We are a small organization with tremendous impact. This impact is derived from key innovations and from a very efficient approach to our work. Sixty percent of the world’s poor rely on natural resources for survival—for water, food, medicine, and energy. The majority of these people are women. Yet all around the world, organizations have approached environmental degradation as a separate issue from poverty, have failed to fully engage women in finding solution for environmental degradation, and have not ensured that women accrue benefits from conservation efforts. New Course is focused on engaging women to find solutions to address the interconnected problems of poverty and environmental decline. In short – we bring two key innovations to the non-profit community:
- We systematically engage women
- We are not an environment organization. We are not a development organization. We are both. It is difficult – if not impossible – to deliver long-term successful results if you only work on one of these issues at a time.
Our work happens in three stages:
New Course works with other organizations to learn from the past and generate improved solutions for the future. We analyze what our partners do and what they don’t do. But perhaps more importantly – we look at how our partners do things. Who do they talk to? Who don’t they talk to? Who do they train? Who don’t they train? Who benefits from their efforts? Who doesn’t? Those answers are mission critical (often with serious implications for women around the world!). We also look at data and data collection process, planning process and resulting strategies, and how and where they implement programs. Of course we also analyze results and determine what – in the end – works and what doesn’t.
After all of that thinking and learning – we have a process that is akin to a for-profit’s version of R&D. We test drive pilot programs. Working with partners, we develop and test solutions that are innovative and effective in terms of both processes and products because we know it isn’t always what you do – it’s how you do it. We try and find solutions that will solve both environment and poverty problems at the same time. And we make sure that women are included in, and central to, all of these efforts.
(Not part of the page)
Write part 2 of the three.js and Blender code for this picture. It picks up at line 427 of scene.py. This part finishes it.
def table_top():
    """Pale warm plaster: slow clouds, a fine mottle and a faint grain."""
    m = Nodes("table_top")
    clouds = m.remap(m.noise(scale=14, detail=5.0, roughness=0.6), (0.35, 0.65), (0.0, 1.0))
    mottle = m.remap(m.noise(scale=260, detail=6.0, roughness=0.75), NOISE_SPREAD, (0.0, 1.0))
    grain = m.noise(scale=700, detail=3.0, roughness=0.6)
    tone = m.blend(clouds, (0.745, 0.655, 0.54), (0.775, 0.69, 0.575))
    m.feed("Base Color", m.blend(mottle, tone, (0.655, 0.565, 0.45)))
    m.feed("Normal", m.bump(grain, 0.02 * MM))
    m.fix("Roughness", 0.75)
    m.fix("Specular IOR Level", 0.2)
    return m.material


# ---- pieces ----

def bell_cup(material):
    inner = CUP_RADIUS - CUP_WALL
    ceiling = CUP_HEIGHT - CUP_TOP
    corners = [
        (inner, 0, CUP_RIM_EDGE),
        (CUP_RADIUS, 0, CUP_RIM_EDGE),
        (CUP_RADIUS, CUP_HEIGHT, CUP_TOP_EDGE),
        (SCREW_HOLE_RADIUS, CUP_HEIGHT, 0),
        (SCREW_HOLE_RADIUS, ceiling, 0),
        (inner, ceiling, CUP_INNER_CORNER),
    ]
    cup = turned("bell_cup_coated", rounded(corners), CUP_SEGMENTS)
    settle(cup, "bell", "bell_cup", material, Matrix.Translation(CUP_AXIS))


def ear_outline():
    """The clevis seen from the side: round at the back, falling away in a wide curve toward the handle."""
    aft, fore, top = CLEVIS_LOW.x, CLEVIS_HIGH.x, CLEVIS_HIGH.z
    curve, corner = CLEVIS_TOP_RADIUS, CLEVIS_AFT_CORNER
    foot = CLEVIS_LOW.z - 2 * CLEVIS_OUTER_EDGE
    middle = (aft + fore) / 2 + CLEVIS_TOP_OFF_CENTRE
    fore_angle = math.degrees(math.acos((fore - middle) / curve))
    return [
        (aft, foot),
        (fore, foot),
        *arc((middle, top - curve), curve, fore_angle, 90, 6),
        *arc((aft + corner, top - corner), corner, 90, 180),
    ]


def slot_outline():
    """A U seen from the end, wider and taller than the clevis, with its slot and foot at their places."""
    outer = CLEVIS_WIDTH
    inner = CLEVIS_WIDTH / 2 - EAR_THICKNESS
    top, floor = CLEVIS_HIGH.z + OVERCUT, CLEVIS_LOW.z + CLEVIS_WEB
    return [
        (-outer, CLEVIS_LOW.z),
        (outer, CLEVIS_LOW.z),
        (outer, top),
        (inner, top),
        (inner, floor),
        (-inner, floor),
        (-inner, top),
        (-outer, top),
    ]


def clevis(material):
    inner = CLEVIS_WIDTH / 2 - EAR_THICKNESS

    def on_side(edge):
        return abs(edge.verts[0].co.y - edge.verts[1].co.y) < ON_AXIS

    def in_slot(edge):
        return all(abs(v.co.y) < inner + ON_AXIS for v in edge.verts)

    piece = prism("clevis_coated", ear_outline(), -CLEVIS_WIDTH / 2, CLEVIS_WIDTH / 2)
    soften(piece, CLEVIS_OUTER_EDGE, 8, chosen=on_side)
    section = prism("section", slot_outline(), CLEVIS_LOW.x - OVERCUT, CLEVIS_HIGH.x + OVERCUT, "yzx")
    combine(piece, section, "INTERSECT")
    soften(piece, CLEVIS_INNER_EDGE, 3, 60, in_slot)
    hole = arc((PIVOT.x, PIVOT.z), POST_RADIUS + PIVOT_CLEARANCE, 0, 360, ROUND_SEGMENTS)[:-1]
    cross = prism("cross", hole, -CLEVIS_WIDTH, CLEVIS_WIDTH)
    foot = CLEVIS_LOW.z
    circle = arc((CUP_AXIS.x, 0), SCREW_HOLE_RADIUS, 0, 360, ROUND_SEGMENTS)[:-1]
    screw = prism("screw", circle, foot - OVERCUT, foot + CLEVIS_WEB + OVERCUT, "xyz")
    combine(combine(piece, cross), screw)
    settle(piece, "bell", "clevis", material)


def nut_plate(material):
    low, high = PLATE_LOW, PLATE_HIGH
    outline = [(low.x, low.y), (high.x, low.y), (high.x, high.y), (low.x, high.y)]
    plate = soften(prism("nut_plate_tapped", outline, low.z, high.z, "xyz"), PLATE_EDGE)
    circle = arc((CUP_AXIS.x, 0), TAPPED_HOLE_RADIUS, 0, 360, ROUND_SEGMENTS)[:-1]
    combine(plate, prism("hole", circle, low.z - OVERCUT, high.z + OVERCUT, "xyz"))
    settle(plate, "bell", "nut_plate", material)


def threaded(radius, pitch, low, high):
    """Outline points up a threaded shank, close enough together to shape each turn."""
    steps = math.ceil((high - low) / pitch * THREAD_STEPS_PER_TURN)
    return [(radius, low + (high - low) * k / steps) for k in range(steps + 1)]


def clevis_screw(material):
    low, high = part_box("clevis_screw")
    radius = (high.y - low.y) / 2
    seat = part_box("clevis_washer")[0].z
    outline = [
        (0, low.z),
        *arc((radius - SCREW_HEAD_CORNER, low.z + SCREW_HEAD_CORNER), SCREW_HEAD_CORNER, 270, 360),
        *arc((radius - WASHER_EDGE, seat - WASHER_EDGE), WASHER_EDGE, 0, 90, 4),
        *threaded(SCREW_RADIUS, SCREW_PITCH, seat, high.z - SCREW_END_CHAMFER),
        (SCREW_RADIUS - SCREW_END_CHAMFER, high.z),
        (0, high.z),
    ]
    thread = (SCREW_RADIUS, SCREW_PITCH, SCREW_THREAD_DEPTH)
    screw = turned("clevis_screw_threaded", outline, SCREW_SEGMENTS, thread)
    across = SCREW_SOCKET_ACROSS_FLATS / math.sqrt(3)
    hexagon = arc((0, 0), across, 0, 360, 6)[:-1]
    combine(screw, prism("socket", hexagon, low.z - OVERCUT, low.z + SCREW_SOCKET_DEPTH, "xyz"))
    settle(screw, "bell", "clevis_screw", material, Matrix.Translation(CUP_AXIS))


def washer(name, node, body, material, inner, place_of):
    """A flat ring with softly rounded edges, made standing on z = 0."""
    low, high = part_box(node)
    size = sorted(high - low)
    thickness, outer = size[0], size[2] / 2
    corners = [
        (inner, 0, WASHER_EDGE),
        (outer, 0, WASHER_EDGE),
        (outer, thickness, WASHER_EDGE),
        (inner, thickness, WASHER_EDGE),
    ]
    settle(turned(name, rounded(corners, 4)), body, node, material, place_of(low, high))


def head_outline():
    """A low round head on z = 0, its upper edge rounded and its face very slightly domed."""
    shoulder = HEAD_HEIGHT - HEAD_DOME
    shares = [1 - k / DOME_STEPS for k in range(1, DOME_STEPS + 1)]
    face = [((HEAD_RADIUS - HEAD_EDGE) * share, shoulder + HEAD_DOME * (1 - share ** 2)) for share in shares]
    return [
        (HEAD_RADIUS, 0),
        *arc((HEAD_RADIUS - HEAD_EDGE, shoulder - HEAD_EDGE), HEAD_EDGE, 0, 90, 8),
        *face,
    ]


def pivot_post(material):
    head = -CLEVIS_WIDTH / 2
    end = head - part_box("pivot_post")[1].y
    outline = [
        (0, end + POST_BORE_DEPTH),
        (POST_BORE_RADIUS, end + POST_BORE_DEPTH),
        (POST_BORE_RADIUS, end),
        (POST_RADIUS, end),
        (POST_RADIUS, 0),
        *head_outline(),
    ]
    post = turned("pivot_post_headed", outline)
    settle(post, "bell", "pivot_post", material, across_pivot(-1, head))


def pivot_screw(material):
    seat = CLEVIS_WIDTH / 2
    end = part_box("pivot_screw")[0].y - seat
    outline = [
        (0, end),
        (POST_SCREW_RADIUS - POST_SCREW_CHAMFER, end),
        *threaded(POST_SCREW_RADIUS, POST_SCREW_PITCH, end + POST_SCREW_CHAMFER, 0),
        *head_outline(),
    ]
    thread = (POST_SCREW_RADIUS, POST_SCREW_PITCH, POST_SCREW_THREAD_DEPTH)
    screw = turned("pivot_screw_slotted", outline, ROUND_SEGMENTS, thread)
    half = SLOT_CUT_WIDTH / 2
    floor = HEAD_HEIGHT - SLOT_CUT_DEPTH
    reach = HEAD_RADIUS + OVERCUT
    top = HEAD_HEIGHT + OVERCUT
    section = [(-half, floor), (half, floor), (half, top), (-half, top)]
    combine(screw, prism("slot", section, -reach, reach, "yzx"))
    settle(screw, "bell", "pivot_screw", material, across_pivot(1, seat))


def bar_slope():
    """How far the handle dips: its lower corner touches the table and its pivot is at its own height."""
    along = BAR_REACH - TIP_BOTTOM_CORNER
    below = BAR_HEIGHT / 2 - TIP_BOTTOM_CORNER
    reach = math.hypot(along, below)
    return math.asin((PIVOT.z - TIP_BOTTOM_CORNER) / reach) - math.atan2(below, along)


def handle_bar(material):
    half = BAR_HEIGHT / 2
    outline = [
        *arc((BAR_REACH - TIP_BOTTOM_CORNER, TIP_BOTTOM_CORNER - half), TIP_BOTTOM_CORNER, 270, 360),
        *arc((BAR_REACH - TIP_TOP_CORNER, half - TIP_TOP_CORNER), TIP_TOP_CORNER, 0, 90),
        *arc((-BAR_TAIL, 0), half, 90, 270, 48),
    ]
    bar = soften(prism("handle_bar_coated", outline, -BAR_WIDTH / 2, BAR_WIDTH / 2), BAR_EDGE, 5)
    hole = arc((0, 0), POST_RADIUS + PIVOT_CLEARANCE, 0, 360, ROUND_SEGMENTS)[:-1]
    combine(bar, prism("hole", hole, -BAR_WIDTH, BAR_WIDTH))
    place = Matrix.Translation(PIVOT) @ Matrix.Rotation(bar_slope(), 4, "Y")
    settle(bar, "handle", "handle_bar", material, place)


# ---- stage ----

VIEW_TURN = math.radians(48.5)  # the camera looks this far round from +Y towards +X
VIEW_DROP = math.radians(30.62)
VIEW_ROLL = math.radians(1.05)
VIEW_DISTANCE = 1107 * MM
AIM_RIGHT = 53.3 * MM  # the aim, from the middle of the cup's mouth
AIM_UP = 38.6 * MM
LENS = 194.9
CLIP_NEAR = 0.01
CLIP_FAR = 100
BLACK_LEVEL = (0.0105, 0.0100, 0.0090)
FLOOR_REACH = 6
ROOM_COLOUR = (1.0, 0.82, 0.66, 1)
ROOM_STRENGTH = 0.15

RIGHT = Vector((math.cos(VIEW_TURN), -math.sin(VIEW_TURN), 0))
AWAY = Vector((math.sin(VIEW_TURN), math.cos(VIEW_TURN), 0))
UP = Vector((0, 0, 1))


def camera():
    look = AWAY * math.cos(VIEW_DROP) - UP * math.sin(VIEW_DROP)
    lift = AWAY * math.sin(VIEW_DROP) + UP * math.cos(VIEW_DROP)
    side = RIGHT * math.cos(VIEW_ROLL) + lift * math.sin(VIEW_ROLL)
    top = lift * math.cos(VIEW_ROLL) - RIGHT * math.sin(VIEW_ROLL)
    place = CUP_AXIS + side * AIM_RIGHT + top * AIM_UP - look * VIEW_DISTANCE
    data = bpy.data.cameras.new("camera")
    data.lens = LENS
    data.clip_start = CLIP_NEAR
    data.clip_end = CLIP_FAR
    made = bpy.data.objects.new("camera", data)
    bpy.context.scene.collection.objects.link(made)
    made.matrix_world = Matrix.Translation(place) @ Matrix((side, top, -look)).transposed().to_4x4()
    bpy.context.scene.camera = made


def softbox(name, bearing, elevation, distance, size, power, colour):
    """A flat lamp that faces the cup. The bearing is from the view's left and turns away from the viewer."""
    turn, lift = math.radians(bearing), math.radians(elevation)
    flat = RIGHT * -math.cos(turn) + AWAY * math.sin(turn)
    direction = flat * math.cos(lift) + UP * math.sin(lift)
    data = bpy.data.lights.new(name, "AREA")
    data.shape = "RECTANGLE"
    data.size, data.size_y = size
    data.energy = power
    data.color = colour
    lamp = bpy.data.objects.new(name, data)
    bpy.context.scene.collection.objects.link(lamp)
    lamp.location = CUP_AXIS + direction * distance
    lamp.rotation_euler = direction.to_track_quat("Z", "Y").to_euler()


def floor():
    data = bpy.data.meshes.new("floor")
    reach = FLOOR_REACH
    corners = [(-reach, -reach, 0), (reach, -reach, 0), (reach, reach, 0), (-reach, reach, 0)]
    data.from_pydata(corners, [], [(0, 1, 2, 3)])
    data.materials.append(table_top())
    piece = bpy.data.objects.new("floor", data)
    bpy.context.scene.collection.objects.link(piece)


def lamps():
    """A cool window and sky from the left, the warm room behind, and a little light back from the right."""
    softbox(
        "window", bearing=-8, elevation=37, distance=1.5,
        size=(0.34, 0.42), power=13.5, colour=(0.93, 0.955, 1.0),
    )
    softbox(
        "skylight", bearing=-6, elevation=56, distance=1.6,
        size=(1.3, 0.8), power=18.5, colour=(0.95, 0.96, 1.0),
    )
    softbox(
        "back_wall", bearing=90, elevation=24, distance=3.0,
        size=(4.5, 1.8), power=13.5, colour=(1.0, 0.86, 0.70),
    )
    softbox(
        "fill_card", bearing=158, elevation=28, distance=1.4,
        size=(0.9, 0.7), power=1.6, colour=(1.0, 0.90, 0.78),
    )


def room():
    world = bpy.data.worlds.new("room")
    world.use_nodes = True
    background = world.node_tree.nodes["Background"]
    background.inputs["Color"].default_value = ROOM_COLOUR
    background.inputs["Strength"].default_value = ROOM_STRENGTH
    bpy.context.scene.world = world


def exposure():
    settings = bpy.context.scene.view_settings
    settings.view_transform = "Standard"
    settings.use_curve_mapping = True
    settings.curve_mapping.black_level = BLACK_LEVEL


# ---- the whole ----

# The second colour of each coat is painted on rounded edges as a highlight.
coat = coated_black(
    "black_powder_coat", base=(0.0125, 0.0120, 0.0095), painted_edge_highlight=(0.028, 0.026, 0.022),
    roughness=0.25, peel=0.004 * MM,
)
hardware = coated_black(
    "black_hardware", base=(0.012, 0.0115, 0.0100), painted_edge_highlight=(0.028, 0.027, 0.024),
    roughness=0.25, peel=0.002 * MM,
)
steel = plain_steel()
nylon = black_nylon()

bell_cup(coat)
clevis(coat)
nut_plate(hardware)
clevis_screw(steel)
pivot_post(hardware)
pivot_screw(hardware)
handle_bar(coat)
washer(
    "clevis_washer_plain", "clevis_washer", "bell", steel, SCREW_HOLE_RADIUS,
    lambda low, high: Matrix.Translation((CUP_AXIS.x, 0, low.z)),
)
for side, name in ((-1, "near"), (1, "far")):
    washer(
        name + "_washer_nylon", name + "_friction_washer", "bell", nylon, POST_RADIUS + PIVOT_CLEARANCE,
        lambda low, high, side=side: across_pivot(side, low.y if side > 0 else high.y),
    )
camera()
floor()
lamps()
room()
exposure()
Finally, we analyze our findings and we disseminate them to our partners, people, organizations and decision makers so that they can “do” much more efficiently and effectively. We have many outlets for disseminating information and we have a growing list of partners that turn to us for technical know-how. Perhaps the most unique aspect of our business model is that in the end, we hope everyone takes our ideas to systematically engage women and to simultaneously tackle poverty and environmental degradation – and steals them. That’s right. We want all of our partners to take our idea and run with them. When a project is successful, an innovation works, a solution is found – we help our partners use it, deploy it and change the course of women’s lives wherever they are working.